Thüringen, das war Jena mit Fichte und Schiller, Weimar mit Goethe und Schiller, das war Erfurt und Gera. Jetzt sogar Sachsen, und man gewöhnt sich an das eigenwillig gefärbte Deutsch. Man fährt durch Städte, geht in den Supermarkt, trinkt Kaffee: alles normal. Keine rechten Krawallmacher getroffen. Eine Frau — Anfang 50, kurze Haare — in Chemnitz sagte mir, sie sei auch in der Partei gewesen, und in der DDR habe man leben können. Denke ich mir auch, wenn man in Privatheit und im Windschatten der Politik dahinsegeln konnte.

007Dann fiel mir ein, was ich für diese Serie vergessen hatte: den Film über Rockmusik in der DDR. Steffen Krause und Stefan Hope haben Ostrock – die Geschichte des DDRock gemacht, 1995 wurde er gesendet. Teil eins: 1964 bis 1980, Teil zwei 1981 bis 1990. Erst war ich zu faul, dann warf ich den VHS-Rekorder an, die Kassette mit DDR-Rock drauf wurde geschluckt, der 23 Jahre alte Fernseher gab Bilder und Ton wieder.  Nach 10 Jahren musste ich mir das wieder reinziehen. Die Puhdys mit Türen öffnen sich zur Stadt (1969), das war schon ziemlich progressiv. Renft waren gut, die Puhdys die Stars der 1970-er Jahre. 60 Prozent DDR-Rock in den Medien war die Vorgabe.

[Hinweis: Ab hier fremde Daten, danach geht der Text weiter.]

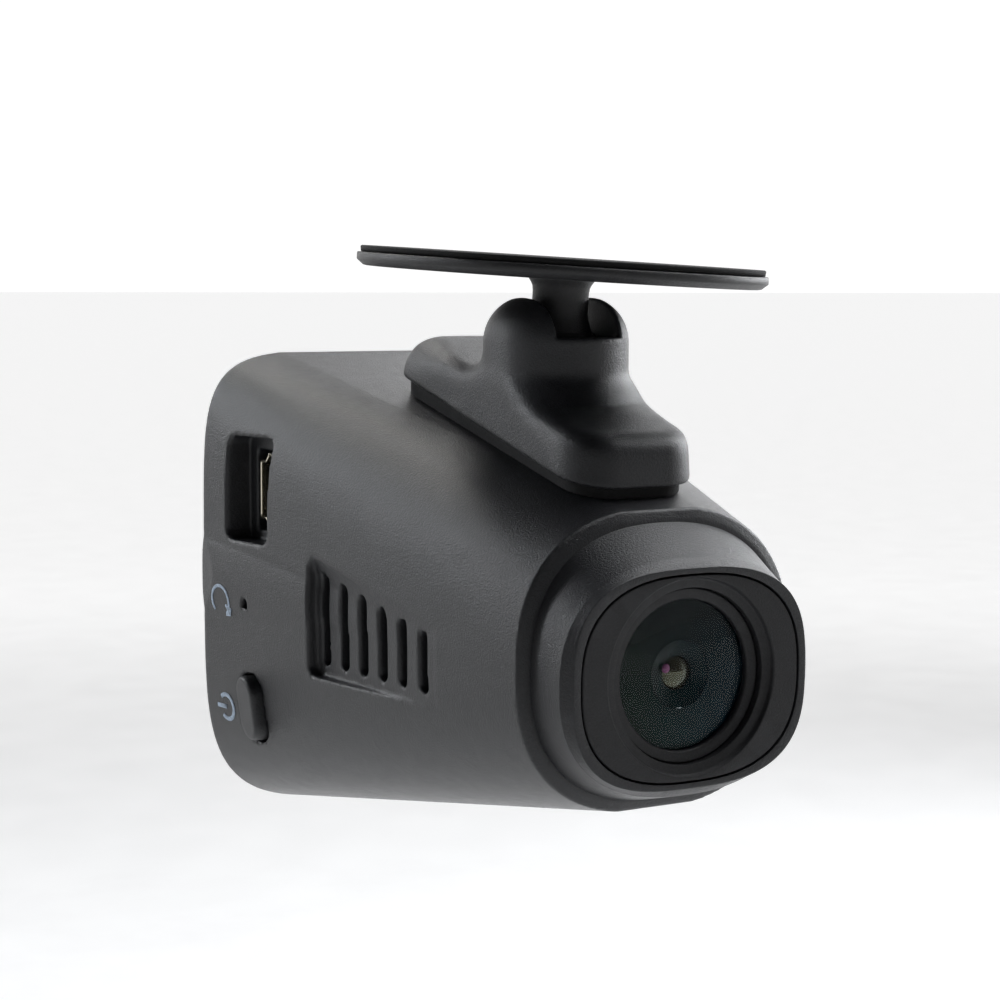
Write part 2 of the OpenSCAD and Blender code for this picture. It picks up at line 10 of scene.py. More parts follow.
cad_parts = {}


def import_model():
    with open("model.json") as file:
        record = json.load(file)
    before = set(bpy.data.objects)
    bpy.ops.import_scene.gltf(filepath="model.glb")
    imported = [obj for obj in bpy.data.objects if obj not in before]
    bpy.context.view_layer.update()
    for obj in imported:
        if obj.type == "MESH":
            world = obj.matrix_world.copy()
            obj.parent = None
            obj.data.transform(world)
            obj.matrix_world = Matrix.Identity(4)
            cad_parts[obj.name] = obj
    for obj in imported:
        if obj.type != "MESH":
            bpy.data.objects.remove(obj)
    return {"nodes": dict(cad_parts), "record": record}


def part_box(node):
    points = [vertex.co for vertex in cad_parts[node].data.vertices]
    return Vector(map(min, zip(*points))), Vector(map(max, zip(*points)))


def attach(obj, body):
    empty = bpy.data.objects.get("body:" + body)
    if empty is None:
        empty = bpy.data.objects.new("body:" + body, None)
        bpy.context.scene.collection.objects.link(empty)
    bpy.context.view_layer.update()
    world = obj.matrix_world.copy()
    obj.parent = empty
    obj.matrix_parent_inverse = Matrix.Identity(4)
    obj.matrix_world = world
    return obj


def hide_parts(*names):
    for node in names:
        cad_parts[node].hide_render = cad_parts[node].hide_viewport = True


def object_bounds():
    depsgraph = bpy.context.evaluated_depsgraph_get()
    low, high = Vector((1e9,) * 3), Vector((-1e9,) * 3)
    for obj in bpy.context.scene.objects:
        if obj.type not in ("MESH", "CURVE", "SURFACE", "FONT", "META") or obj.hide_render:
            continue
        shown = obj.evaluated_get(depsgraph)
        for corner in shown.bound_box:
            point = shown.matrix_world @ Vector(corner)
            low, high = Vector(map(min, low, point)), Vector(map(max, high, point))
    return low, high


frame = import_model()
CAD_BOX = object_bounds()
MM = 0.001

# ---------------------------------------------------------------- places
# The lens frame is in millimetres: origin at the centre of the lens face, the lens looks along -Y.
_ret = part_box("lens_retainer")
_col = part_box("snout_collar")
LENS = Vector(((_ret[0][0] + _ret[1][0]) / 2, _col[0][1], (_ret[0][2] + _ret[1][2]) / 2))
_ball = [j for j in frame["record"]["behaviour"]["joints"] if j["name"] == "head_pitch"][0]["pos_m"]
_face = frame["record"]["mounts"][0]
NORMAL = Vector(_face["axis"]).normalized()
BALL = Vector(_ball)

SNOUT_Y, SNOUT_Z, SNOUT_W, SNOUT_H = 5.7, 0.8, 29.6, 27.1
SNOUT_ROUND, REAR_ROUND_TOP, REAR_ROUND_LOW = 0.82, 0.33, 0.455
REAR_Y, REAR_Z, REAR_W, REAR_H = 57.8, 2.95, 44.2, 48.2
DEPTH = 58.6
WALL = 1.8
FOOT_SLOPE, FOOT_LOW = math.radians(14.6), 20.05
BALL_Y, BALL_Z = 23.4, 26.3


def world(points):
    """Lens frame millimetres to row frame metres."""
    return np.asarray(points, float) * MM + np.array(LENS)


# ---------------------------------------------------------------- materials
def new_material(name):
    m = bpy.data.materials.new(name)
    m.use_nodes = True
    nt = m.node_tree
    return m, nt, nt.nodes["Principled BSDF"]


def link(nt, a, b):
    nt.links.new(a, b)


def noise(nt, coords, scale, detail=3.0, rough=0.55):
    n = nt.nodes.new("ShaderNodeTexNoise")
    n.inputs["Scale"].default_value = scale
    n.inputs["Detail"].default_value = detail
    n.inputs["Roughness"].default_value = rough
    link(nt, coords, n.inputs["Vector"])
    return n


def ramp(nt, value, stops):
    r = nt.nodes.new("ShaderNodeValToRGB")
    e = r.color_ramp.elements
    while len(e) < len(stops):
        e.new(0.5)
    for el, (p, c) in zip(e, stops):
        el.position = p
        el.color = (*c, 1.0) if len(c) == 3 else c
    link(nt, value, r.inputs["Fac"])
    return r


def spread(nt, value, low, high):
    r = nt.nodes.new("ShaderNodeMapRange")
    r.inputs["To Min"].default_value = low
    r.inputs["To Max"].default_value = high
    link(nt, value, r.inputs["Value"])
    return r.outputs["Result"]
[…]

Die Funktionäre gängelten: zu lange Haare bei Bandmitgliedern; ungehörige Texte, unpassende Musik. Einige stellten Ausreiseanträge (viele nach der Biermann-Ausbürgerung 1976, das trägt uns wieder zum Beginn der Serie zurück, zu Manfred Krug).

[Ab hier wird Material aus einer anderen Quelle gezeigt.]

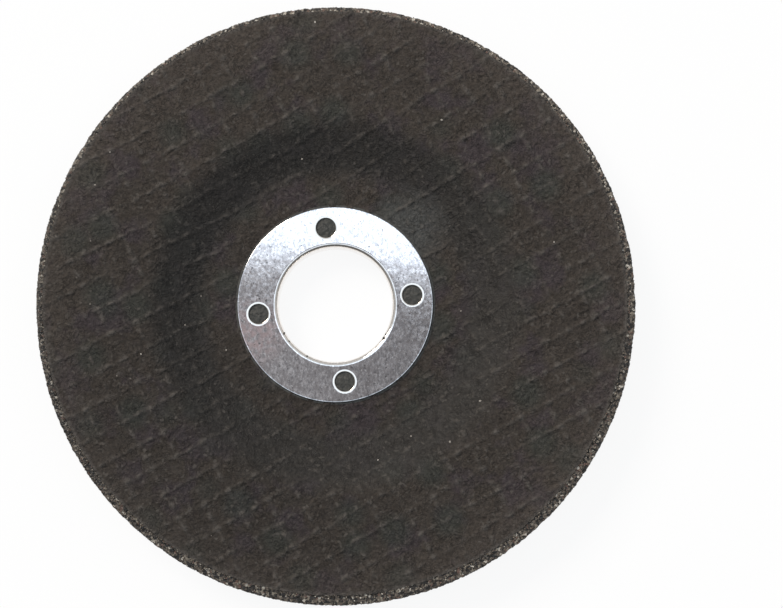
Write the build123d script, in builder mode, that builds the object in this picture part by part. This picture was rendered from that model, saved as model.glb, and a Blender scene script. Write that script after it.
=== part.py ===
from build123d import *
import math
import os

# Depressed-centre grinding disc, lying on its hub with the recessed grinding face up.
# Millimetres and degrees. The origin is on the axis, in the plane of the hub's back face.

# Moulded wheel
disc_diameter = 115.0
thickness = 6.0  # hub and rim alike, over both glass nets
recess_depth = 4.6  # from the grinding face down to the recess floor
recess_radius = 26.5  # where the line of the floor would meet the line of the slope
slope_angle = 27.0
floor_fillet = 8.8
face_fillet = 8.8
back_fillet = 0.0  # outer corner of the back, which the mould leaves sharp
bare_rim = 1.5  # abrasive outside the edges of the nets
rim_fall = 0.5  # how far the bare abrasive falls away towards the rim

# Glass nets pressed into both faces
net_step = 0.5  # how far a net's cut edge stands above the bare abrasive
weave_angle = 29.2  # the heavier threads, from +X
warp_pitch = 5.2  # between the heavier threads
weft_pitch = 5.5  # between the lighter threads
warp_offset = 0.4  # one heavier thread, beside the axis
weft_offset = -1.75  # one lighter thread, beside the axis
warp_width = 1.0
weft_width = 0.8
thread_height = 0.25
net_margin = 0.4  # least that a hollow keeps clear of the net's cut edge and of the dish

# Pressed steel hub ring
bore_diameter = 22.23
flange_width = 7.8  # from the bore outwards
sheet = 0.5
flange_proud = 0.15  # above the recess floor
lip_reach = 0.9  # lip from the flange down into the bore, coned in two steps
collar_inset = 0.1  # collar end short of the hub's back face
hole_diameter = 3.8
hole_setback = 3.9  # from the bore to the middle of a hole
hole_count = 4
hole_turn = 7.0  # first hole, from +X
punch_bevel = 0.15  # soft edge that the punch leaves
ring_clearance = 0.05  # between the ring and the wheel, sideways

# Worked out from the above
disc_radius = disc_diameter / 2
net_radius = disc_radius - bare_rim
bore_radius = bore_diameter / 2
flange_radius = bore_radius + flange_width
collar_radius = bore_radius + sheet
face_height = thickness + recess_depth
flange_top = thickness + flange_proud
slope_run = recess_depth / math.tan(math.radians(slope_angle))
corner_share = math.tan(math.radians(slope_angle / 2))  # a corner's setback for each mm of fillet
face_start = recess_radius + slope_run + face_fillet * corner_share
lip_middle = lip_reach * (1 - math.sqrt(0.5))  # bore to where the lip's cones meet, across and down


def dished_line(depth, outer_fillet):
    """Half section of the dish, from axis to net edge, at a depth square below the grinding face."""
    corner = recess_radius + depth * corner_share
    points = [
        (0, thickness - depth),
        (corner, thickness - depth),
        (corner + slope_run, face_height - depth),
        (net_radius, face_height - depth),
    ]
    return FilletPolyline(points, radius=[floor_fillet + depth, outer_fillet])


def hollow_centres():
    """Centres, along weft and warp, of the net's hollows that lie whole on the flat face."""
    reach_across = (weft_pitch - weft_width) / 2
    reach_up = (warp_pitch - warp_width) / 2
    columns = math.ceil(net_radius / weft_pitch)
    rows = math.ceil(net_radius / warp_pitch)
    centres = []
    for column in range(-columns, columns + 1):
        for row in range(-rows, rows + 1):
            x = weft_offset + (column + 0.5) * weft_pitch
            y = warp_offset + (row + 0.5) * warp_pitch
            nearest = math.hypot(max(abs(x) - reach_across, 0), max(abs(y) - reach_up, 0))
            farthest = math.hypot(abs(x) + reach_across, abs(y) + reach_up)
            if nearest > face_start + net_margin and farthest < net_radius - net_margin:
                centres.append((x, y))
    return centres


# Moulded wheel: abrasive between two nets, with the rim outside the nets left bare
with BuildPart() as moulded_wheel:
    with BuildSketch(Plane.XZ):
        with BuildLine():
            face = dished_line(0, face_fillet)
            back = dished_line(thickness, back_fillet)
            shoulder_top = face_height - net_step
            shoulder_bottom = recess_depth + net_step
            Polyline(
                face @ 1,
                (net_radius, shoulder_top),
                (disc_radius, shoulder_top - rim_fall),
                (disc_radius, shoulder_bottom + rim_fall),
                (net_radius, shoulder_bottom),
                back @ 1,
            )
            Line(face @ 0, back @ 0)
        make_face()
    revolve(axis=Axis.Z)
    with Locations((0, 0, thickness)):
        CounterBoreHole(
            radius=collar_radius + ring_clearance,
            counter_bore_radius=flange_radius + ring_clearance,
            counter_bore_depth=sheet - flange_proud,
        )
    with BuildSketch(Plane.XY.offset(face_height).rotated((0, 0, weave_angle))):
        with Locations(hollow_centres()):
            Rectangle(weft_pitch - weft_width, warp_pitch - warp_width)
    extrude(amount=-thread_height, mode=Mode.SUBTRACT)

# Hub ring: flange and collar drawn from one sheet and punched with four holes
with BuildPart() as hub_ring:
    with BuildSketch(Plane.XZ):
        with BuildLine():
            Polyline(
                (flange_radius, flange_top),
                (bore_radius + lip_reach, flange_top),
                (bore_radius + lip_middle, flange_top - lip_middle),
                (bore_radius, flange_top - lip_reach),
                (bore_radius, collar_inset),
                (collar_radius, collar_inset),
                (collar_radius, flange_top - sheet),
                (flange_radius, flange_top - sheet),
                close=True,
            )
        make_face()
    revolve(axis=Axis.Z)
    with BuildSketch(Plane.XY.offset(flange_top)):
        with PolarLocations(bore_radius + hole_setback, hole_count, start_angle=hole_turn):
            Circle(hole_diameter / 2)
    extrude(amount=-sheet, mode=Mode.SUBTRACT)
    hole_edges = hub_ring.edges(Select.LAST).filter_by(GeomType.CIRCLE)
    chamfer(hole_edges.group_by(Axis.Z)[-1], length=punch_bevel)

os.makedirs("parts", exist_ok=True)
moulded_wheel.part.label = "moulded_wheel"
export_step(moulded_wheel.part, "parts/moulded_wheel.step")
hub_ring.part.label = "hub_ring"
export_step(hub_ring.part, "parts/hub_ring.step")
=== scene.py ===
import math

import bpy
import numpy as np
from mathutils import Euler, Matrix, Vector
from mathutils.geometry import delaunay_2d_cdt


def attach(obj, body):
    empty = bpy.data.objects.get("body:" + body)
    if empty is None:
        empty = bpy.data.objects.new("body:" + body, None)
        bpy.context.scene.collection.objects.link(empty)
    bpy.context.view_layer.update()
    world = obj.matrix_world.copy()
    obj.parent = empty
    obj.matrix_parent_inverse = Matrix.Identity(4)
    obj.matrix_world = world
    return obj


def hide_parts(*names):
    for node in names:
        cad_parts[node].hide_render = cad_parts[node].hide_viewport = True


# Depressed-centre grinding disc lying on its hub, seen from almost straight above.
# Sizes are in millimetres until a mesh is made, which is in metres as the frame is.

MM = 0.001

# Moulded wheel, as in the solids
DISC_RADIUS = 57.5
THICKNESS = 6.0
RECESS_DEPTH = 4.6
RECESS_RADIUS = 26.5
SLOPE = math.radians(27)
FLOOR_FILLET = 8.8
FACE_FILLET = 8.8
NET_RADIUS = 56.0
NET_STEP = 0.5
RIM_FALL = 0.5
WHEEL_BORE = 11.665
POCKET_RADIUS = 18.965
POCKET_FLOOR = 5.65
SHOULDER_TOP = THICKNESS + RECESS_DEPTH - NET_STEP
SHOULDER_BOTTOM = RECESS_DEPTH + NET_STEP

# Hub ring, as in the solids
BORE_RADIUS = 11.115
FLANGE_RADIUS = 18.915
FLANGE_TOP = 6.15
SHEET = 0.5
LIP_RADIUS = 0.9
COLLAR_END = 0.1
HOLE_RADIUS = 1.9
HOLE_CIRCLE = 15.015
HOLE_TURN = math.radians(7)
HOLE_COUNT = 4
HOLE_REACH = 0.45  # how far round a hole the punch drew the sheet down
EDGE_REACH = 0.15  # the same at the flange's outer edge
DRAWN_EDGE = ((0.0, 0), (0.12, 11), (0.78, 18), (0.86, 48), (1.0, 90))  # share of it, degrees of fall
FLANGE_DRIFT = (-0.04, 0.02)  # how far the flange's outline lies off the axis
BURNISH_AND_HIGHLIGHT_FALL = 0.015  # 1 less a normal's height where the steel gets its full burnish and painted highlight
BURNISH_AND_HIGHLIGHT_REACH = 18.0  # radius beyond which there is neither
LIP_BURNISH_AND_HIGHLIGHT = 0.6  # how much of the burnish and painted highlight the lip gets, at most
POCKET_LAP = 0.4  # how far the pocket's floor runs on below the wheel's face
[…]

Nina Hagen als einzige habe wirklich gehen müssen, sagte eine Expertin, sie sei zu schrill für die kleinbürgerliche DDR-Welt gewesen. Einige, die gegangen seien, hätten ihr schöpferisches Umfeld aber hier in der DDR gehabt. Die verbliebenen machten schöne Lieder und verpackten Kritik in Lyrik. Karat machten sich einen Namen, City spielte Am Fenster, hab ich gern gehört. Wurde ein Hit. Electra waren die ELP (Emerson, Lake und Palmer) der DDR. Live-Musik gab’s viel, aber der Alltag für die Musiker war stressig, die Fahrzeuge gingen oft kautt, machmal kam die Band nicht an. (Den zweiten Teil des Films habe ich mir nicht mehr angesehen.)

032Und dann kam das Zitat, an das ich mich am lebhaftesten erinnerte. Peter »Cäsar« Gläser von Renft sagte:

Die DDR war ja klein. Die Kapellen fuhren aneinander andauernd vorbei. Die einen musste von Rostock nach Suhl, die anderen von Suhl nach Rostock, und man hat sich in der Mitte getroffen, um zusammen was zu essen. Überall hat man sich getroffen. 

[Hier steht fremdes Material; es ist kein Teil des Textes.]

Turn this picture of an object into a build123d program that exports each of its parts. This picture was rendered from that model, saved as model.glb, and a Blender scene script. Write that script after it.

Das ist ein schönes Beispiel für Intimität. Zwei Bands, vielleicht in zwei Barkas B 1000 auf schwach beleuchteter Landstraße unterwegs … und nach dem Konzert treffen sie sich wieder, müde und zufrieden. Peter Gläser schrieb viele Titel, gründete Cäsar und die Spieler, er war ein sympathischer Typ, immer mit der Zigarette in der Hand. Er gab am letzten Tag des Jahres 2007 sein letztes Konzert: im Arena-Club in Chemnitz. Im Oktober 2008 ist er gestorben, mit knapp 60. Am 7. Januar 2019 wäre er 70 geworden. Das hat man gefeiert.

In seiner Autobiografie Wer die Rose ehrt gab Gläser bekannt, er sei 22 Jahre lang Inoffizieller Mitarbeiter (IM) der DDR-Staatssicherheit gewesen. Wird in einem mdr-Beitrag und in einem anderen Nachruf nicht erwähnt. Hat man ihm vielleicht verziehen, weil er so tolle Songs geschrieben hat. Doch so werden wir aus Intimität und Windschatten der Politik wieder herausgerissen und zurückgeworfen an den Anfang. Mitmachen, sich ducken oder rebellieren? Muss jeder selbst entscheiden. Das Gewissen spricht eine deutliche Sprache, lässt sich aber auch zum Schweigen bringen. Zahlen muss man immer, entweder jetzt: durch Repressalien — oder später: durch Schuldgefühle.